- **WRITTEN REQUEST**:
Would you copy out the whole listing exactly as given?
>>>>
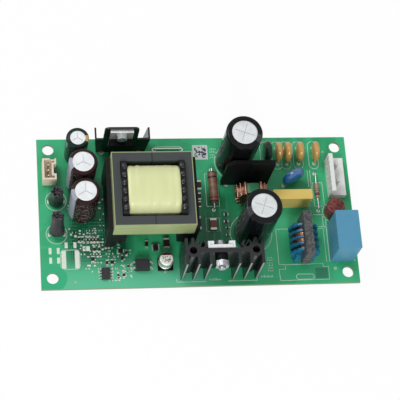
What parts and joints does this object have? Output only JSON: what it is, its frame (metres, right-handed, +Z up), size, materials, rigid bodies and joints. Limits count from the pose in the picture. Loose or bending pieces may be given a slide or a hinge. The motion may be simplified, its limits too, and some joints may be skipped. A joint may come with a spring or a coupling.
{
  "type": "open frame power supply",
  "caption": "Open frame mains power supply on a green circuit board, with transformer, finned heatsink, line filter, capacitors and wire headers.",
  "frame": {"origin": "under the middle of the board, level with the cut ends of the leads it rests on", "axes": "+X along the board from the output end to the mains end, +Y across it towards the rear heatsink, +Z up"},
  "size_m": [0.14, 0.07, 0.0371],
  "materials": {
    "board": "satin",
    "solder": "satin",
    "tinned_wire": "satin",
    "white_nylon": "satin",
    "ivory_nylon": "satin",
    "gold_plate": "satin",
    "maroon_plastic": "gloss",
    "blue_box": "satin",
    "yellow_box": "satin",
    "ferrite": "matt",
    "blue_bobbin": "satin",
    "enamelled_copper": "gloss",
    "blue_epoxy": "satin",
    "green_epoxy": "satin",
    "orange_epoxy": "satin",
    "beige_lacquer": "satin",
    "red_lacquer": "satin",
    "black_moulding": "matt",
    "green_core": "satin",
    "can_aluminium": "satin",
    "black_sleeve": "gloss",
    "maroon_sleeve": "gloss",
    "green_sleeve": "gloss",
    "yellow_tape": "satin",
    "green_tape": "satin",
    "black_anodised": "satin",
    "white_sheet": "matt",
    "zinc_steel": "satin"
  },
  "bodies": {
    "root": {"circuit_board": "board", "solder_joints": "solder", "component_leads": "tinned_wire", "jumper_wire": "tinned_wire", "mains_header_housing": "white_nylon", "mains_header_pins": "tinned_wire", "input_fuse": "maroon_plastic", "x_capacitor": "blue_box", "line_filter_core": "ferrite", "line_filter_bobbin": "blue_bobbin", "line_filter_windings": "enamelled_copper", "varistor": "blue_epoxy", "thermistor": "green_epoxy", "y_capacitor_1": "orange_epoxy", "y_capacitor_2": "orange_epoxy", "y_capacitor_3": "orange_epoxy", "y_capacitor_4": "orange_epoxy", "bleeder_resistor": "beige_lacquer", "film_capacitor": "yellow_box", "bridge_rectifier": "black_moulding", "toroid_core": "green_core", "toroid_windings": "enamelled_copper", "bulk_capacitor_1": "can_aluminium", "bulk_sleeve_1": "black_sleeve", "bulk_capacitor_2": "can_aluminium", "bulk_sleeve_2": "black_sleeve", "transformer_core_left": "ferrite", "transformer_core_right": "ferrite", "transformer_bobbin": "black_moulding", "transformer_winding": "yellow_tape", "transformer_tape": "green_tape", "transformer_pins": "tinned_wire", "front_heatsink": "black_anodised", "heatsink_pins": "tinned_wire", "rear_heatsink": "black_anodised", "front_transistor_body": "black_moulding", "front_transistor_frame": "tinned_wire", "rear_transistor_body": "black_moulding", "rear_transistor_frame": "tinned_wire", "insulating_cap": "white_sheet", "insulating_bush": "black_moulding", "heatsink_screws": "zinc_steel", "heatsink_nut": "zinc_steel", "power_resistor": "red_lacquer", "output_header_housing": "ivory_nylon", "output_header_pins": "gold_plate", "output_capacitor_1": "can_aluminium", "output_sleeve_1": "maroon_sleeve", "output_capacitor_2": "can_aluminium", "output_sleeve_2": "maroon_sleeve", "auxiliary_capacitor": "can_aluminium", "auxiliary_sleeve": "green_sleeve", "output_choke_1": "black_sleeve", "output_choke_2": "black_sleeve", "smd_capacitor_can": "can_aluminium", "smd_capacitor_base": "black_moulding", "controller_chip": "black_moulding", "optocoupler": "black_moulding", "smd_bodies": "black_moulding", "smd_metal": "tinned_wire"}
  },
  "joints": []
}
<<<<
- **FULL SOLUTION**:
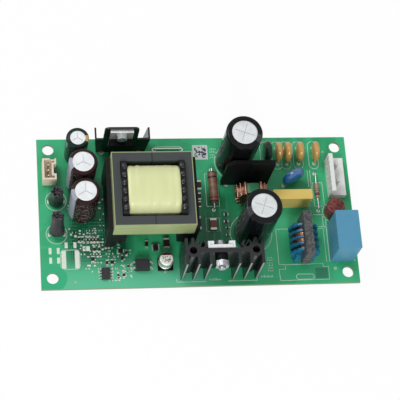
What parts and joints does this object have? Output only JSON: what it is, its frame (metres, right-handed, +Z up), size, materials, rigid bodies and joints. Limits count from the pose in the picture. Loose or bending pieces may be given a slide or a hinge. The motion may be simplified, its limits too, and some joints may be skipped. A joint may come with a spring or a coupling.
{
  "type": "open frame power supply",
  "caption": "Open frame mains power supply on a green circuit board, with transformer, finned heatsink, line filter, capacitors and wire headers.",
  "frame": {"origin": "under the middle of the board, level with the cut ends of the leads it rests on", "axes": "+X along the board from the output end to the mains end, +Y across it towards the rear heatsink, +Z up"},
  "size_m": [0.14, 0.07, 0.0371],
  "materials": {
    "board": "satin",
    "solder": "satin",
    "tinned_wire": "satin",
    "white_nylon": "satin",
    "ivory_nylon": "satin",
    "gold_plate": "satin",
    "maroon_plastic": "gloss",
    "blue_box": "satin",
    "yellow_box": "satin",
    "ferrite": "matt",
    "blue_bobbin": "satin",
    "enamelled_copper": "gloss",
    "blue_epoxy": "satin",
    "green_epoxy": "satin",
    "orange_epoxy": "satin",
    "beige_lacquer": "satin",
    "red_lacquer": "satin",
    "black_moulding": "matt",
    "green_core": "satin",
    "can_aluminium": "satin",
    "black_sleeve": "gloss",
    "maroon_sleeve": "gloss",
    "green_sleeve": "gloss",
    "yellow_tape": "satin",
    "green_tape": "satin",
    "black_anodised": "satin",
    "white_sheet": "matt",
    "zinc_steel": "satin"
  },
  "bodies": {
    "root": {"circuit_board": "board", "solder_joints": "solder", "component_leads": "tinned_wire", "jumper_wire": "tinned_wire", "mains_header_housing": "white_nylon", "mains_header_pins": "tinned_wire", "input_fuse": "maroon_plastic", "x_capacitor": "blue_box", "line_filter_core": "ferrite", "line_filter_bobbin": "blue_bobbin", "line_filter_windings": "enamelled_copper", "varistor": "blue_epoxy", "thermistor": "green_epoxy", "y_capacitor_1": "orange_epoxy", "y_capacitor_2": "orange_epoxy", "y_capacitor_3": "orange_epoxy", "y_capacitor_4": "orange_epoxy", "bleeder_resistor": "beige_lacquer", "film_capacitor": "yellow_box", "bridge_rectifier": "black_moulding", "toroid_core": "green_core", "toroid_windings": "enamelled_copper", "bulk_capacitor_1": "can_aluminium", "bulk_sleeve_1": "black_sleeve", "bulk_capacitor_2": "can_aluminium", "bulk_sleeve_2": "black_sleeve", "transformer_core_left": "ferrite", "transformer_core_right": "ferrite", "transformer_bobbin": "black_moulding", "transformer_winding": "yellow_tape", "transformer_tape": "green_tape", "transformer_pins": "tinned_wire", "front_heatsink": "black_anodised", "heatsink_pins": "tinned_wire", "rear_heatsink": "black_anodised", "front_transistor_body": "black_moulding", "front_transistor_frame": "tinned_wire", "rear_transistor_body": "black_moulding", "rear_transistor_frame": "tinned_wire", "insulating_cap": "white_sheet", "insulating_bush": "black_moulding", "heatsink_screws": "zinc_steel", "heatsink_nut": "zinc_steel", "power_resistor": "red_lacquer", "output_header_housing": "ivory_nylon", "output_header_pins": "gold_plate", "output_capacitor_1": "can_aluminium", "output_sleeve_1": "maroon_sleeve", "output_capacitor_2": "can_aluminium", "output_sleeve_2": "maroon_sleeve", "auxiliary_capacitor": "can_aluminium", "auxiliary_sleeve": "green_sleeve", "output_choke_1": "black_sleeve", "output_choke_2": "black_sleeve", "smd_capacitor_can": "can_aluminium", "smd_capacitor_base": "black_moulding", "controller_chip": "black_moulding", "optocoupler": "black_moulding", "smd_bodies": "black_moulding", "smd_metal": "tinned_wire"}
  },
  "joints": []
}